SHORT PROBLEM >> Quote every line of the material beneath this one.

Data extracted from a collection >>

- - - - -

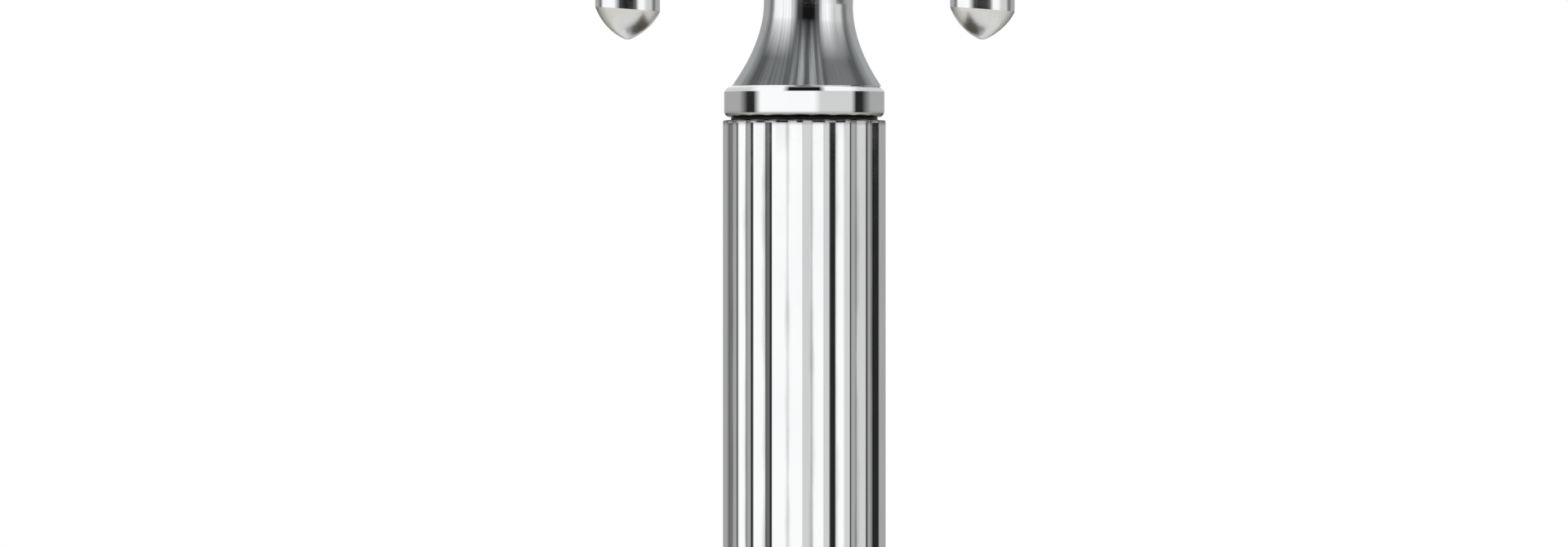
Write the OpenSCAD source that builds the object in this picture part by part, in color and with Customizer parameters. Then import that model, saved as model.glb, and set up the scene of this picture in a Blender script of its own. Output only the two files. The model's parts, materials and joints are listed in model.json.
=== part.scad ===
// Razor stand: a weighted round base, a fluted column, and a fork head that turns on the column.
// The fork's two tines carry the razor's head, and pointed drop finials at their ends stop it sliding off.
// +Z is up, the fork points along -Y, and the origin is on the table under the column's axis.
// All sizes are in millimetres.

/* [Column] */
// Outer diameter of the fluted column
col_d = 12; // [11.5:0.1:12.5]
// Length of the column tube
col_len = 88; // [80:1:100]
// Bore of the column tube
col_bore_d = 8; // [7:0.2:8.4]
// Number of flutes round the column
flute_count = 20; // [16:1:24]
// Width of a flute at the column's surface
flute_w = 1.5; // [0.8:0.1:1.7]
// Depth of a flute
flute_depth = 0.28; // [0.1:0.02:0.36]
// Turn of the flutes about the column's axis, from the front
flute_turn = 5.6; // [0:0.2:20]
// Radius that breaks the column's end edges
col_edge = 0.4; // [0.2:0.05:0.5]

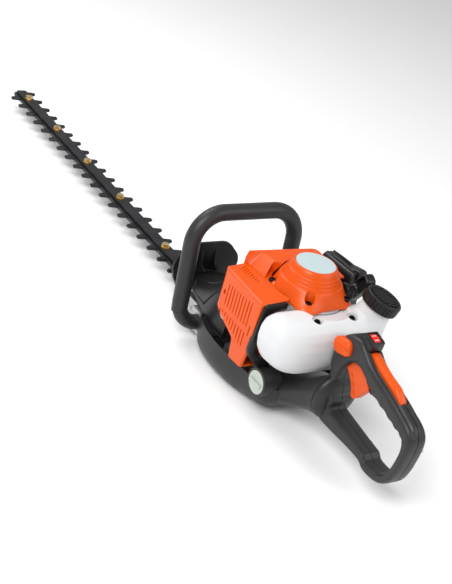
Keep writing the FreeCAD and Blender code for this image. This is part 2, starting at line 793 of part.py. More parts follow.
def cylinder_cover():
    """The ribbed cover over cylinder and silencer: an open-backed shell with a raised block on top."""
    left = size("cover_left")
    front = size("cover_front")
    rear = size("cover_rear")
    side = [(front, 173), (rear, 169), (-20, 92), (-15, 63), (14, 61), (18, 89), (front, 108)]
    outer = polygon(side, 38, left - 38)
    room = [(front - 3, 170), (-40, 166), (-40, 66), (11, 64), (15, 91), (front - 3, 110)]
    inner = polygon(room, 30, left - 33)
    roof_outline = [(front, 120), (front, 192), (20, 190), (20, 169), (front - 30, 169), (front - 30, 120)]
    block_solid = polygon(roof_outline, -62, 124)
    block_room = polygon([(front - 3, 110), (front - 3, 189), (10, 187), (10, 110)], -70, 129)
    corners = [Vector(0, y, z) for y, z in ((62, 192), (90, 171), (38, 171), (38, 192), (62, 192))]
    wedge = Part.Face(Part.makePolygon(corners)).extrude(Vector(42, 0, 0))
    wedge.translate(Vector(30, 0, 0))
    solid = outer.fuse([block_solid, wedge]).cut([inner, block_room]).removeSplitter()
    fan = rod("dims.starter_radius + 0.3", 60, (0, 0, 150))
    lug_room = rod(6.5, 60, (*SCREW_PLACES[0], 150))
    fin_room = block(36, 64, 64, (36, -32, 66))
    silencer_room = block(52, 49, 26, (17, 35, 86))
    louvres = []
    for index in range(8):
        x = 56 - 9 * index
        louvres.append(block(3.2, 6, 26, (x, left - 5, 136)))
        louvres.append(block(3.2, 6, 26, (x, left - 5, 104)))
    rooms = [fan, lug_room, fin_room, silencer_room]
    piece("cylinder_cover", cut(made(solid), *rooms, *louvres))
    frame = polygon([(-24, 165.5), (-27, 165.5), (-27, 95), (-24, 95)], 47, 39)
    window = polygon([(-20, 158), (-30, 158), (-30, 102), (-20, 102)], 53, 27)
    piece("heat_shield", made(frame.cut(window)))


def section(x, half_y, low, high, power=2.6):
    """A closed rounded section standing on the plane at x."""
    middle = (low + high) / 2
    return [(x, y, middle + z) for y, z in oval(half_y, (high - low) / 2, power)]


COWL_LOW = 30
COWL_SECTIONS = [
    # station along x, half width, top
    (75, 60, 128),
    (110, 60, 124),
    (150, 52, 98),
    (195, 42, 74),
    (227, 32, 60),
]


def cowl_skin(inset):
    """The cowl's outside, or its inside when inset."""
    rings = []
    for x, half, high in COWL_SECTIONS:
        rings.append(ring(section(x, half - inset, 2 * COWL_LOW - high + inset, high - inset)))
    return loft(rings)


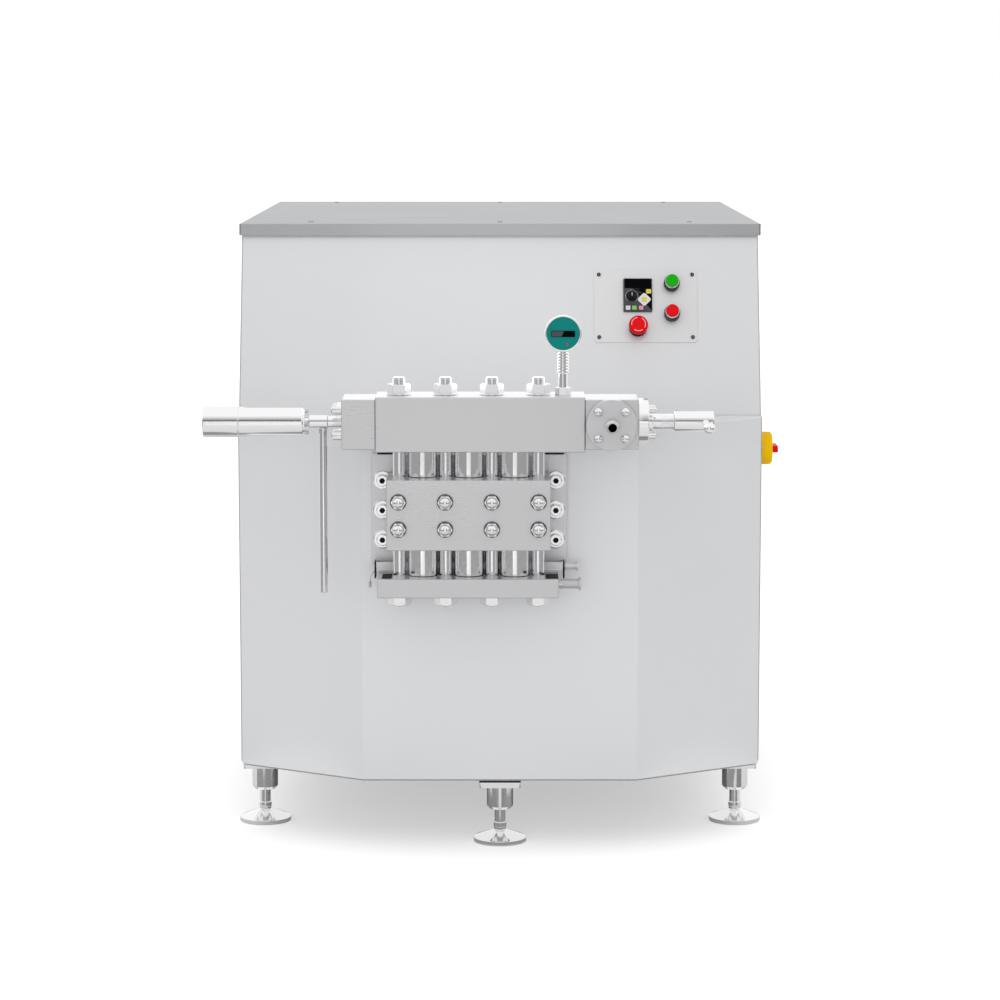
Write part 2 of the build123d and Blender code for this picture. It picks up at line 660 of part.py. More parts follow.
def make_buttons():
    pieces = []
    for x, up in BUTTON_AT:
        base = control_plane(x, up, CONTROL_THICKNESS)
        outline = [(-30, 11), (0, 11), (0, COLLAR_RADIUS), (COLLAR_TOP, COLLAR_RADIUS),
                   (COLLAR_TOP, BEZEL_RADIUS), (BUTTON_TOP - 6, BEZEL_RADIUS),
                   (BUTTON_TOP - 4, BEZEL_RADIUS - 1)]
        pieces.append(turned(base, outline))
    estop_base = control_plane(*ESTOP_AT, CONTROL_THICKNESS)
    pieces.append(turned(estop_base, [(-30, 11), (0, 11), (0, 15.5), (6, 15.5), (12, 13)]))
    with BuildPart() as bezels:
        for piece in pieces:
            add(piece.part)
        for x, up in BUTTON_AT:
            with Locations(control_plane(x, up, CONTROL_THICKNESS + BUTTON_LOW - 5)):
                Cylinder(BUTTON_RADIUS + BODY_GAP, BUTTON_TOP, mode=Mode.SUBTRACT,
                         align=(Align.CENTER, Align.CENTER, Align.MIN))
            with Locations(control_plane(x, up, -10)):
                Cylinder(5 + BODY_GAP, 60, mode=Mode.SUBTRACT)
        with Locations(control_plane(*ESTOP_AT, 0)):
            Cylinder(7 + BODY_GAP, 80, mode=Mode.SUBTRACT)
    save(bezels, "button_bezels")
    cap_outline = [(-20, 5), (BUTTON_LOW, 5), (BUTTON_LOW, BUTTON_RADIUS), (BUTTON_TOP - 1.4, BUTTON_RADIUS),
                   (BUTTON_TOP, BUTTON_RADIUS - 1)]
    for name, (x, up) in zip(("start_button", "stop_button"), BUTTON_AT):
        save(turned(control_plane(x, up, CONTROL_THICKNESS), cap_outline), name)
    save(turned(estop_base, [(-20, 7), (19, 7), (19, 4), (25, 4)]), "estop_stem")
    head = turned(estop_base, [(19.3, 9), (21, ESTOP_RADIUS - 1), (23, ESTOP_RADIUS), (27, ESTOP_RADIUS),
                               (31, ESTOP_RADIUS - 3), (33.5, ESTOP_RADIUS - 8), (34, ESTOP_RADIUS - 13)])
    with BuildPart() as mushroom:
        add(head.part)
        with Locations(control_plane(*ESTOP_AT, CONTROL_THICKNESS + 19)):
            Cylinder(4 + FIT_GAP, 12.6, mode=Mode.SUBTRACT)
    save(mushroom, "estop_head")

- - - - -

CORRECT RESPONSE >>
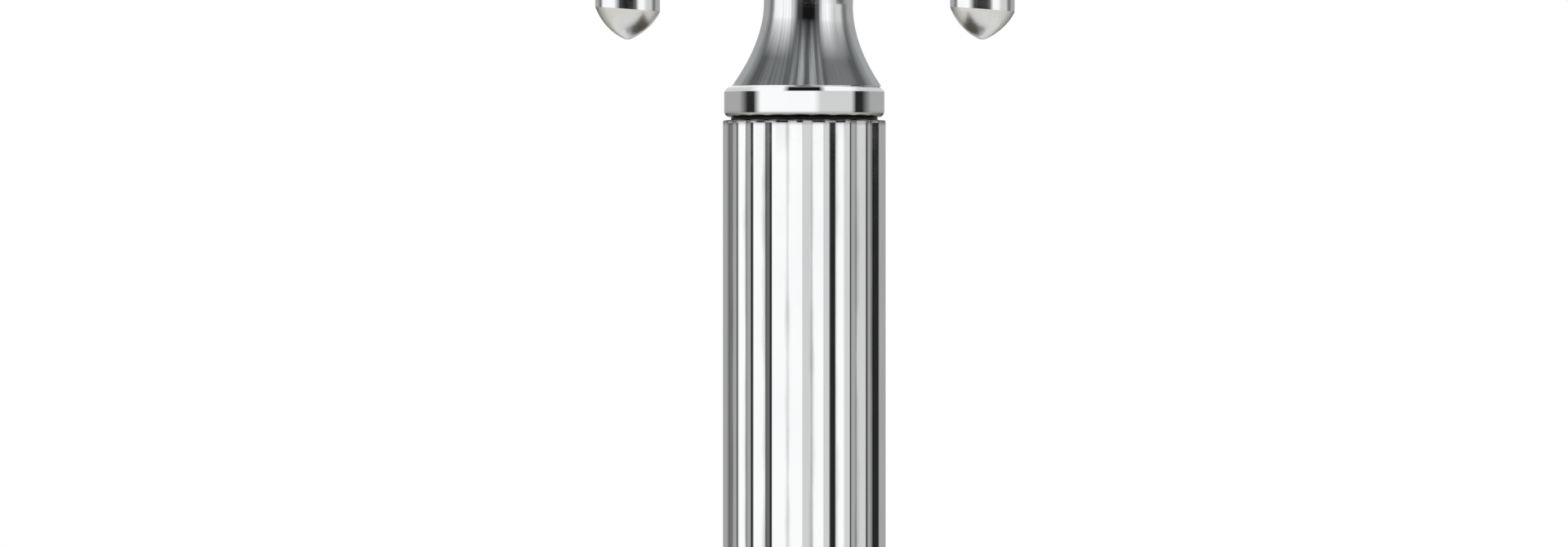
Write the OpenSCAD source that builds the object in this picture part by part, in color and with Customizer parameters. Then import that model, saved as model.glb, and set up the scene of this picture in a Blender script of its own. Output only the two files. The model's parts, materials and joints are listed in model.json.
=== part.scad ===
// Razor stand: a weighted round base, a fluted column, and a fork head that turns on the column.
// The fork's two tines carry the razor's head, and pointed drop finials at their ends stop it sliding off.
// +Z is up, the fork points along -Y, and the origin is on the table under the column's axis.
// All sizes are in millimetres.

/* [Column] */
// Outer diameter of the fluted column
col_d = 12; // [11.5:0.1:12.5]
// Length of the column tube
col_len = 88; // [80:1:100]
// Bore of the column tube
col_bore_d = 8; // [7:0.2:8.4]
// Number of flutes round the column
flute_count = 20; // [16:1:24]
// Width of a flute at the column's surface
flute_w = 1.5; // [0.8:0.1:1.7]
// Depth of a flute
flute_depth = 0.28; // [0.1:0.02:0.36]
// Turn of the flutes about the column's axis, from the front
flute_turn = 5.6; // [0:0.2:20]
// Radius that breaks the column's end edges
col_edge = 0.4; // [0.2:0.05:0.5]

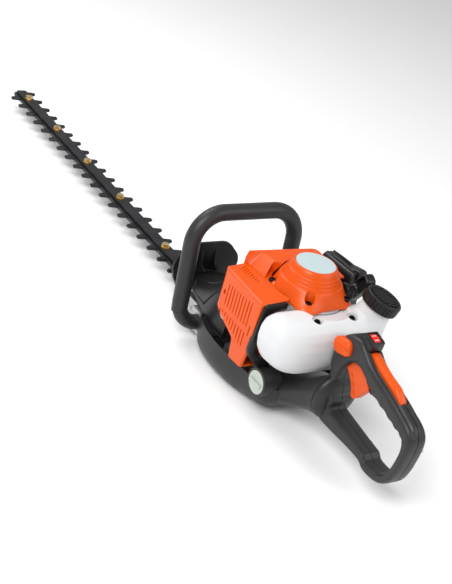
Keep writing the FreeCAD and Blender code for this image. This is part 2, starting at line 793 of part.py. More parts follow.
def cylinder_cover():
    """The ribbed cover over cylinder and silencer: an open-backed shell with a raised block on top."""
    left = size("cover_left")
    front = size("cover_front")
    rear = size("cover_rear")
    side = [(front, 173), (rear, 169), (-20, 92), (-15, 63), (14, 61), (18, 89), (front, 108)]
    outer = polygon(side, 38, left - 38)
    room = [(front - 3, 170), (-40, 166), (-40, 66), (11, 64), (15, 91), (front - 3, 110)]
    inner = polygon(room, 30, left - 33)
    roof_outline = [(front, 120), (front, 192), (20, 190), (20, 169), (front - 30, 169), (front - 30, 120)]
    block_solid = polygon(roof_outline, -62, 124)
    block_room = polygon([(front - 3, 110), (front - 3, 189), (10, 187), (10, 110)], -70, 129)
    corners = [Vector(0, y, z) for y, z in ((62, 192), (90, 171), (38, 171), (38, 192), (62, 192))]
    wedge = Part.Face(Part.makePolygon(corners)).extrude(Vector(42, 0, 0))
    wedge.translate(Vector(30, 0, 0))
    solid = outer.fuse([block_solid, wedge]).cut([inner, block_room]).removeSplitter()
    fan = rod("dims.starter_radius + 0.3", 60, (0, 0, 150))
    lug_room = rod(6.5, 60, (*SCREW_PLACES[0], 150))
    fin_room = block(36, 64, 64, (36, -32, 66))
    silencer_room = block(52, 49, 26, (17, 35, 86))
    louvres = []
    for index in range(8):
        x = 56 - 9 * index
        louvres.append(block(3.2, 6, 26, (x, left - 5, 136)))
        louvres.append(block(3.2, 6, 26, (x, left - 5, 104)))
    rooms = [fan, lug_room, fin_room, silencer_room]
    piece("cylinder_cover", cut(made(solid), *rooms, *louvres))
    frame = polygon([(-24, 165.5), (-27, 165.5), (-27, 95), (-24, 95)], 47, 39)
    window = polygon([(-20, 158), (-30, 158), (-30, 102), (-20, 102)], 53, 27)
    piece("heat_shield", made(frame.cut(window)))


def section(x, half_y, low, high, power=2.6):
    """A closed rounded section standing on the plane at x."""
    middle = (low + high) / 2
    return [(x, y, middle + z) for y, z in oval(half_y, (high - low) / 2, power)]


COWL_LOW = 30
COWL_SECTIONS = [
    # station along x, half width, top
    (75, 60, 128),
    (110, 60, 124),
    (150, 52, 98),
    (195, 42, 74),
    (227, 32, 60),
]


def cowl_skin(inset):
    """The cowl's outside, or its inside when inset."""
    rings = []
    for x, half, high in COWL_SECTIONS:
        rings.append(ring(section(x, half - inset, 2 * COWL_LOW - high + inset, high - inset)))
    return loft(rings)


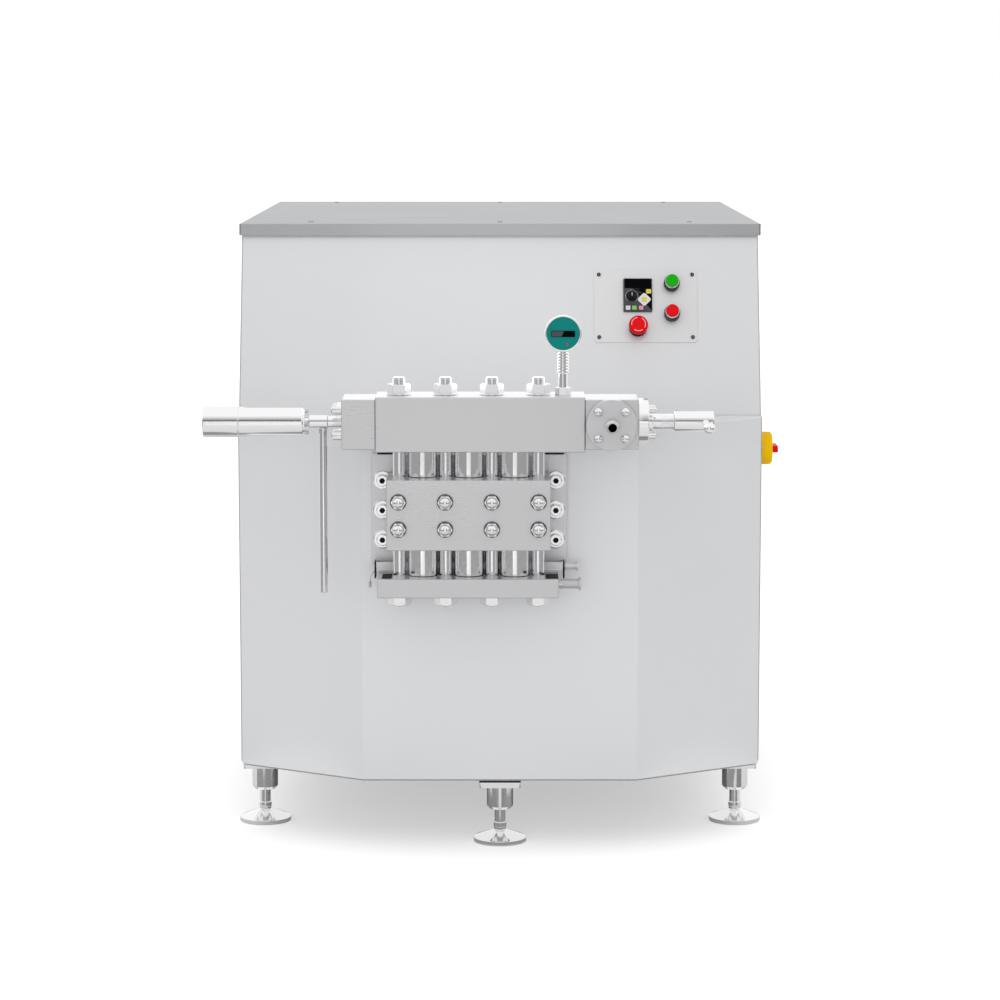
Write part 2 of the build123d and Blender code for this picture. It picks up at line 660 of part.py. More parts follow.
def make_buttons():
    pieces = []
    for x, up in BUTTON_AT:
        base = control_plane(x, up, CONTROL_THICKNESS)
        outline = [(-30, 11), (0, 11), (0, COLLAR_RADIUS), (COLLAR_TOP, COLLAR_RADIUS),
                   (COLLAR_TOP, BEZEL_RADIUS), (BUTTON_TOP - 6, BEZEL_RADIUS),
                   (BUTTON_TOP - 4, BEZEL_RADIUS - 1)]
        pieces.append(turned(base, outline))
    estop_base = control_plane(*ESTOP_AT, CONTROL_THICKNESS)
    pieces.append(turned(estop_base, [(-30, 11), (0, 11), (0, 15.5), (6, 15.5), (12, 13)]))
    with BuildPart() as bezels:
        for piece in pieces:
            add(piece.part)
        for x, up in BUTTON_AT:
            with Locations(control_plane(x, up, CONTROL_THICKNESS + BUTTON_LOW - 5)):
                Cylinder(BUTTON_RADIUS + BODY_GAP, BUTTON_TOP, mode=Mode.SUBTRACT,
                         align=(Align.CENTER, Align.CENTER, Align.MIN))
            with Locations(control_plane(x, up, -10)):
                Cylinder(5 + BODY_GAP, 60, mode=Mode.SUBTRACT)
        with Locations(control_plane(*ESTOP_AT, 0)):
            Cylinder(7 + BODY_GAP, 80, mode=Mode.SUBTRACT)
    save(bezels, "button_bezels")
    cap_outline = [(-20, 5), (BUTTON_LOW, 5), (BUTTON_LOW, BUTTON_RADIUS), (BUTTON_TOP - 1.4, BUTTON_RADIUS),
                   (BUTTON_TOP, BUTTON_RADIUS - 1)]
    for name, (x, up) in zip(("start_button", "stop_button"), BUTTON_AT):
        save(turned(control_plane(x, up, CONTROL_THICKNESS), cap_outline), name)
    save(turned(estop_base, [(-20, 7), (19, 7), (19, 4), (25, 4)]), "estop_stem")
    head = turned(estop_base, [(19.3, 9), (21, ESTOP_RADIUS - 1), (23, ESTOP_RADIUS), (27, ESTOP_RADIUS),
                               (31, ESTOP_RADIUS - 3), (33.5, ESTOP_RADIUS - 8), (34, ESTOP_RADIUS - 13)])
    with BuildPart() as mushroom:
        add(head.part)
        with Locations(control_plane(*ESTOP_AT, CONTROL_THICKNESS + 19)):
            Cylinder(4 + FIT_GAP, 12.6, mode=Mode.SUBTRACT)
    save(mushroom, "estop_head")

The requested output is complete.